• [PROMPT] Locate the string "follow" throughout the material and copy every line in which it occurs.

• [DATA TO PROCESS]
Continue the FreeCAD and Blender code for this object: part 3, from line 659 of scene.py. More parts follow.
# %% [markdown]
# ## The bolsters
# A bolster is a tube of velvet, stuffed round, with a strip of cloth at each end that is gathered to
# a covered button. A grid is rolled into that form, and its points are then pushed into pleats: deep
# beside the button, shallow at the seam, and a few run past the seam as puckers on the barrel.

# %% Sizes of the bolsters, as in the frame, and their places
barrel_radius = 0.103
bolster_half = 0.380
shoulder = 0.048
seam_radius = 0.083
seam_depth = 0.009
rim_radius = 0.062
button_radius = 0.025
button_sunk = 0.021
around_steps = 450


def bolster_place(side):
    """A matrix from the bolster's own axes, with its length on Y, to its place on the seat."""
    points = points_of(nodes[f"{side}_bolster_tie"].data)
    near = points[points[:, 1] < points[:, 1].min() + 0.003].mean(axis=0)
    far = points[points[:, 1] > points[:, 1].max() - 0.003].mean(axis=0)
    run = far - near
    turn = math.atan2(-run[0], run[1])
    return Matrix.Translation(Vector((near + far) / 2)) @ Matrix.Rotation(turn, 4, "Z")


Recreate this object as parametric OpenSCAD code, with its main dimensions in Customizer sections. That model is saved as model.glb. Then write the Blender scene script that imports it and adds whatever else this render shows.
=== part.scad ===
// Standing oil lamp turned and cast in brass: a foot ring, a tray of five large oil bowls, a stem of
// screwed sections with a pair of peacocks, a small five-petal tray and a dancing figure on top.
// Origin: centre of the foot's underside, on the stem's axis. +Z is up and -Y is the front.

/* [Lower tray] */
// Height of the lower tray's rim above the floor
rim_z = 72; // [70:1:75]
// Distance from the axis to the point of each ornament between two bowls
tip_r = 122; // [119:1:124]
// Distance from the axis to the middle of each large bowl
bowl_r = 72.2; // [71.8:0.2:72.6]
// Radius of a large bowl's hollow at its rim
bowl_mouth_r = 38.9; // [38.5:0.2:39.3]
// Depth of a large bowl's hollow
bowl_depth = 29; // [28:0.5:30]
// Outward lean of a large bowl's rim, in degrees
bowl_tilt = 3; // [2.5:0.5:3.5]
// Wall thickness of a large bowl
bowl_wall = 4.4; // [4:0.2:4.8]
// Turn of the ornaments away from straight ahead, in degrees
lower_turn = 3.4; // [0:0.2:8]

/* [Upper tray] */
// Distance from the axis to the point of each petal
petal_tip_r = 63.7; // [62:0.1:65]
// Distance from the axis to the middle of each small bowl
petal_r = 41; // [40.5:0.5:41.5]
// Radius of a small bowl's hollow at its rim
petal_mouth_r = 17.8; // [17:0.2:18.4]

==

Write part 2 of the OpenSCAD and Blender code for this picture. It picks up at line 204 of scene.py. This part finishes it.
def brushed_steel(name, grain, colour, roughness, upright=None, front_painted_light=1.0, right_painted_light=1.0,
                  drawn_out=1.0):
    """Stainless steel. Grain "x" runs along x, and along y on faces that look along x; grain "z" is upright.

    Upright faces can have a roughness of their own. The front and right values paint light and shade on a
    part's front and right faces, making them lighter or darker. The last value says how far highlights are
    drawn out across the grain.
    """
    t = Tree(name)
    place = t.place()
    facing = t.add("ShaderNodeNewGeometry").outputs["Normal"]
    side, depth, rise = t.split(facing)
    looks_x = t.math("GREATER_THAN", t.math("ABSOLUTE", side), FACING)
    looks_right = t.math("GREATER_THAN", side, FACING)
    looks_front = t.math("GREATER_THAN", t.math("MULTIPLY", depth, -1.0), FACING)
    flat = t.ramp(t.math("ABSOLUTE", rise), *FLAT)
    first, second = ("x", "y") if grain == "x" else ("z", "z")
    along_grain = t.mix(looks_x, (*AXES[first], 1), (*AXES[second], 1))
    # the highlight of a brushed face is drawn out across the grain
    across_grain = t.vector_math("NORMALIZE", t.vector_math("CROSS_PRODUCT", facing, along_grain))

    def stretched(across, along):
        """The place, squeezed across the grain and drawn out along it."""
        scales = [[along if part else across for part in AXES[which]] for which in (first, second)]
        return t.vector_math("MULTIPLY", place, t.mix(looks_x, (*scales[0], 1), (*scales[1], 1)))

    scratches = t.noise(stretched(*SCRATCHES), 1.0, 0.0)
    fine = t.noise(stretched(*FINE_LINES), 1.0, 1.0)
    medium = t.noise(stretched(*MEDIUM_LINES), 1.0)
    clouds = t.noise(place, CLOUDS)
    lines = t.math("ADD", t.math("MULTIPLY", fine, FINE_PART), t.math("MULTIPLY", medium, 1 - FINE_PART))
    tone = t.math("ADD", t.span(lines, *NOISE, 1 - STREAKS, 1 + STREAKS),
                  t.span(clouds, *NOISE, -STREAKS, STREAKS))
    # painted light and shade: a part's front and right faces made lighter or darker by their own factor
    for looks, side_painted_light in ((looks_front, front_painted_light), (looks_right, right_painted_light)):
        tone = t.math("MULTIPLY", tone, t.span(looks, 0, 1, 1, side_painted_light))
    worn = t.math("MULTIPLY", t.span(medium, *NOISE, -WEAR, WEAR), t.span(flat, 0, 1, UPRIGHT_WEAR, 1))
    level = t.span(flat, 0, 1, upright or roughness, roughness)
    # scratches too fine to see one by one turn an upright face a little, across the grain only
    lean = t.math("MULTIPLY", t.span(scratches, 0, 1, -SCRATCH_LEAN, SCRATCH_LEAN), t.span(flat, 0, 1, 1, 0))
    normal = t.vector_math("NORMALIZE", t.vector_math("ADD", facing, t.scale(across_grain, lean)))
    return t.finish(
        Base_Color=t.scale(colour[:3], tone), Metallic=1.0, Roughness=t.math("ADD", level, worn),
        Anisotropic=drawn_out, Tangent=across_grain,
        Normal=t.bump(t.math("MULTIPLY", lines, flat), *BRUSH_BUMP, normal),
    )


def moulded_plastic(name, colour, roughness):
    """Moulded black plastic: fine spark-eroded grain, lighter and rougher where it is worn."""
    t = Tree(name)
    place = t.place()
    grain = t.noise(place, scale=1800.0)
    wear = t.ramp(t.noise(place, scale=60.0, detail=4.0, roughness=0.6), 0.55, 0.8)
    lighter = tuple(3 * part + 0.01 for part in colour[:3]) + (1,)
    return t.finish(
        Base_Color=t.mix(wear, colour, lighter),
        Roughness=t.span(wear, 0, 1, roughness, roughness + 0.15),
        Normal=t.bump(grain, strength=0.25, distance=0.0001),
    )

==

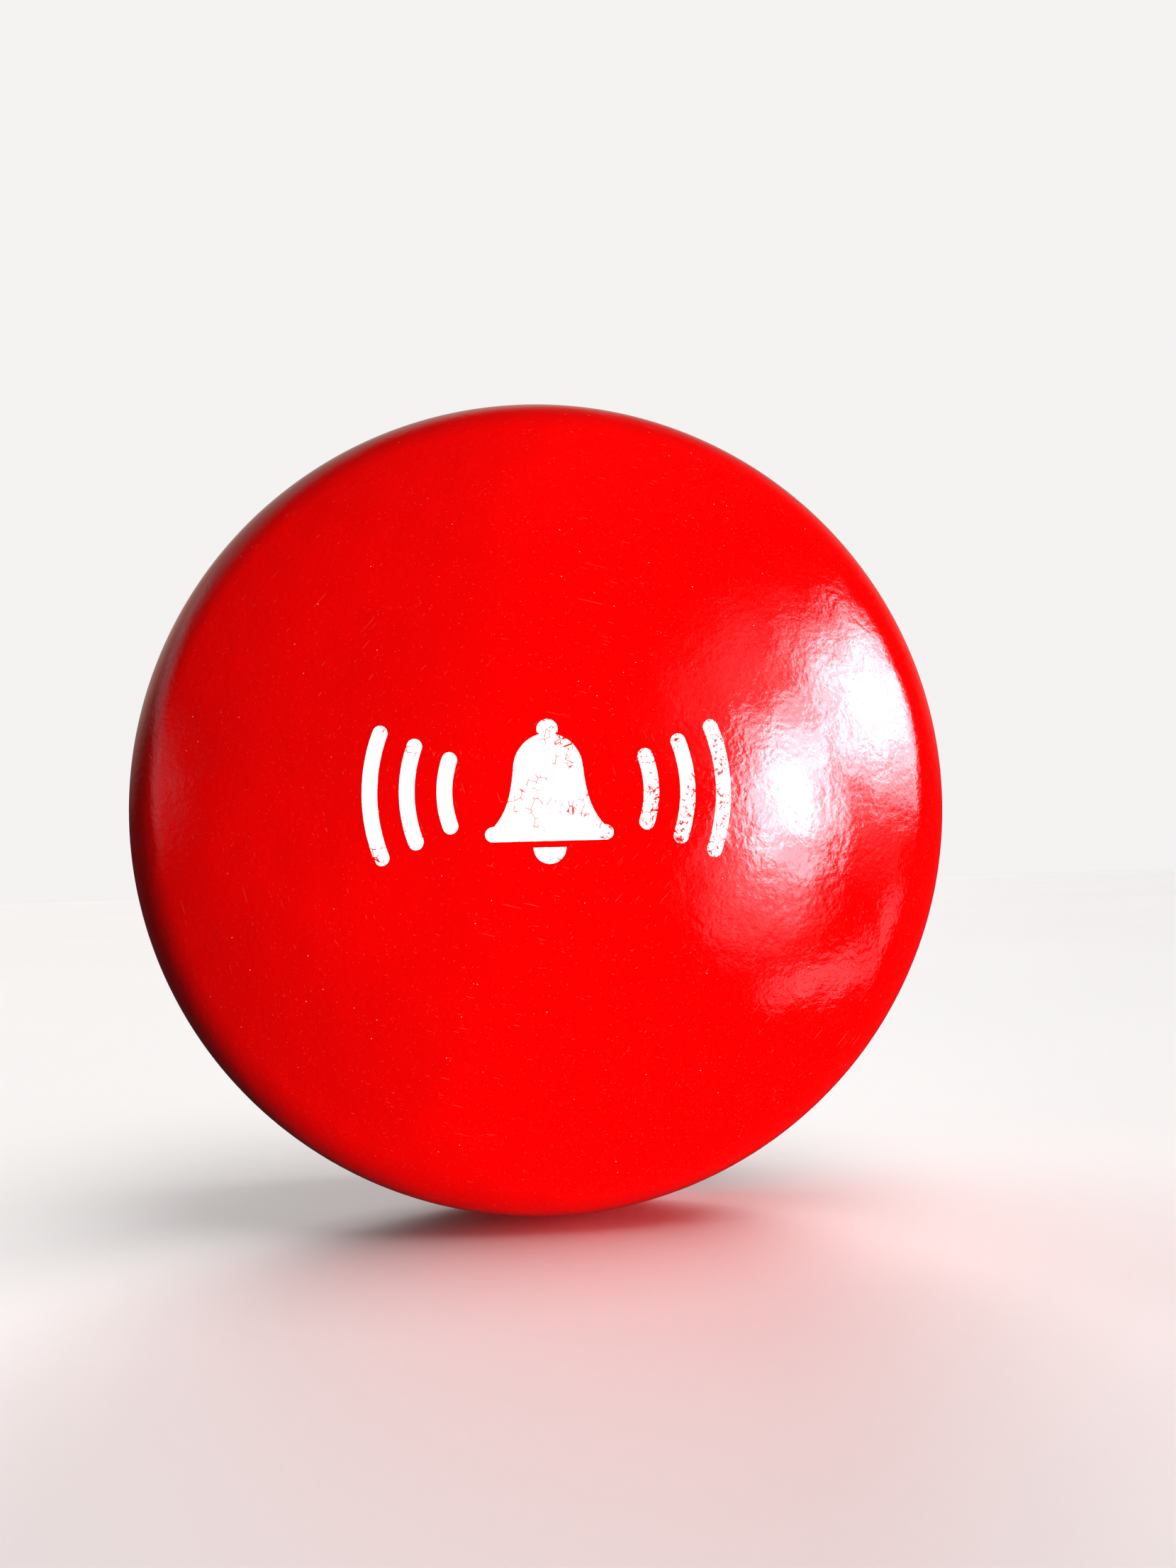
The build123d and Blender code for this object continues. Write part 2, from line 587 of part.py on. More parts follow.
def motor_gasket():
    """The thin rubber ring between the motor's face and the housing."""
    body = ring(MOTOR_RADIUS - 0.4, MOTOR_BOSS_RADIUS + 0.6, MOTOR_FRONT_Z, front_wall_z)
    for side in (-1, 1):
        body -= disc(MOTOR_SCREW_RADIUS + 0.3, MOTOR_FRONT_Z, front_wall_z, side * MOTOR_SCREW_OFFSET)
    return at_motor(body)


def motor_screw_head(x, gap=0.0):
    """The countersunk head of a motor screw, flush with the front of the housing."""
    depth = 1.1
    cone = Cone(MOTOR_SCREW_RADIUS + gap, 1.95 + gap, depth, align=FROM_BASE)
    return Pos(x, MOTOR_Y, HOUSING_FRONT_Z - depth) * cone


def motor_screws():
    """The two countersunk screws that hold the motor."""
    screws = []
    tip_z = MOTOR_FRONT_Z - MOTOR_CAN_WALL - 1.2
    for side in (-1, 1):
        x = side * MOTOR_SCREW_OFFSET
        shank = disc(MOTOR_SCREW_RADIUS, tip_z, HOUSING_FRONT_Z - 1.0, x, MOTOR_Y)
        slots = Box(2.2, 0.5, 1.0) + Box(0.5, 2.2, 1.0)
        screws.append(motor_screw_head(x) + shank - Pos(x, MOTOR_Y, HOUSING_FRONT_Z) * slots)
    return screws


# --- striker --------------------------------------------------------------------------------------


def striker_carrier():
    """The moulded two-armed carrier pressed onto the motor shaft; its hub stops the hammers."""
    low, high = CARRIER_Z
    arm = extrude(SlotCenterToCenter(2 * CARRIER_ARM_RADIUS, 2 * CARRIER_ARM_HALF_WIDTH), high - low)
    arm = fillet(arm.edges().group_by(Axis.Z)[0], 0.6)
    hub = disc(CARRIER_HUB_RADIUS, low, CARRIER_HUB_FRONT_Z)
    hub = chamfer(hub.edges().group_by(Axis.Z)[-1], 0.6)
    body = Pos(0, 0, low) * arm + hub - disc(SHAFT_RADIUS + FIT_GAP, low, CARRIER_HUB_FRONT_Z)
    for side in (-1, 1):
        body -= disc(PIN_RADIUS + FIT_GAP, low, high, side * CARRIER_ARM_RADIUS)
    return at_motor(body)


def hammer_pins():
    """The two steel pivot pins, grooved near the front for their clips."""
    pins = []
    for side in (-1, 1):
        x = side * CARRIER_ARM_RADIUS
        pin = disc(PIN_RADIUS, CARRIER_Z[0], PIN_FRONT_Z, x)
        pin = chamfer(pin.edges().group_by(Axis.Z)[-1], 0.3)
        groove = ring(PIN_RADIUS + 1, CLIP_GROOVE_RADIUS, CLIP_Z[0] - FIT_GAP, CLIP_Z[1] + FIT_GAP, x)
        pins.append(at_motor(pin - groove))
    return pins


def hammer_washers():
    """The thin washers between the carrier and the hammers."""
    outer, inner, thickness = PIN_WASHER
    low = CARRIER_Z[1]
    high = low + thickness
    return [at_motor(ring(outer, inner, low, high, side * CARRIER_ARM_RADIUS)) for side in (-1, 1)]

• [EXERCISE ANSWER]
Continue the FreeCAD and Blender code for this object: part 3, from line 659 of scene.py. More parts follow.
The build123d and Blender code for this object continues. Write part 2, from line 587 of part.py on. More parts follow.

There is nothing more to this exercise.